A correria é grande.
Trabalho, chefe, compromissos, projetos.
Tempo curto e compromissos longos.

Trânsito.

Engarrafamento.

Correria.

Chegamos em casa exaustos e nos espera o próximo turno. Sim, ele está lá, à nossa espera, independente e alheio à nossa correria. Independente de sua idade. Tem olhar inquieto e indagador.

Com demandas diferentes, mas sempre à nossa espera. Aguardando com um pequeno jogo ou um livro. Com lição de casa. Com novidades da turma. Mesmo que digam o contrário, estarão à nossa espera.

À espera do nosso melhor.

Aquele mesmo melhor que dedicamos ao nosso trabalho.

Aquela mesma paciência que dedicamos ao nosso patrão que nos cobra incessantemente e para quem sempre temos um pouco mais de respostas positivas. Nos ensinaram o que é resiliência e aplicamos com rigor cartesiano. Como um mantra, recitamos que é preciso ter paciência, resiliência e uma lista enorme de outras ‘ências’ (transparência, paciência, coerência, resiliência, obediência).

E quando chegamos em casa, enfim, estamos no nosso território caloroso (ou deveria ser), nosso ninho. Turbulento ou não, é lá onde deixamos nossos sapatos.

E exauridos, ansiando por pausa,  chega o segundo turno, com um livro, um jogo ou um olhar de súplica. Ou pior, um olhar irritadiço e agressivo. Li uma vez que ‘um beijo é melhor que um tapa, e um tapa é melhor do que nada’ (tapa aqui no sentido metafórico). Todos ansiamos pelo beijo, mas na sua ausência, nos contentamos com o tapa. Pelo menos estou em algum lugar desta cena.

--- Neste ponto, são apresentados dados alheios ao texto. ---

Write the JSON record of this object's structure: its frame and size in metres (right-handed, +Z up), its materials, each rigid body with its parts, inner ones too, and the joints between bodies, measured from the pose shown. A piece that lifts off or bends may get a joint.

E então, me pergunto: porque tanta dedicação e paciência búdica durante todo o dia e tanta indisposição ao final dele? Porque tanta energia à disposição do trabalho e tanta indisposição com nossos filhos? Porque tanto empenho na montagem e análise das planilhas e tanta falta de empenho na montagem do quebra cabeça de super-herói? De onde vem esta habilidade  em dialogar com a equipe e tão poucas palavras para dialogar com meus filhos?

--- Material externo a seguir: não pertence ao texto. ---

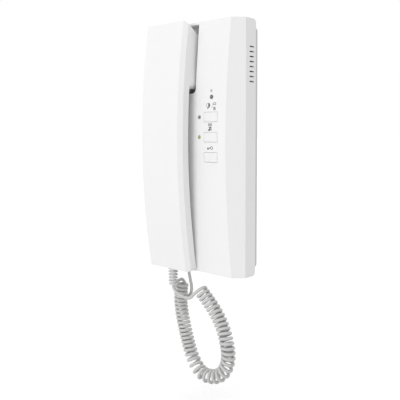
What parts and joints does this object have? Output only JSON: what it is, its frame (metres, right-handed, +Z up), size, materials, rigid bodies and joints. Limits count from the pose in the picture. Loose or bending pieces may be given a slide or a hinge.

Claro, é dificílimo. É angustiante também. É caustico não ter a mesma disposição ao final do dia, afinal de contas, já consumimos nosso acervo no desgaste do trabalho, do trânsito, das relações conflituosos, do desencanto. Não há receita mágica e a equação é delicada   por si só, mas eles não tem culpa. E merecem, minimamente, que nos esforcemos para dar a eles a mesma qualidade  de energia que deslocamos para as nossas atividades cotidianas. E considerar que eles fazem parte desta composição diária. Que eles merecem, minimamente o nosso melhor.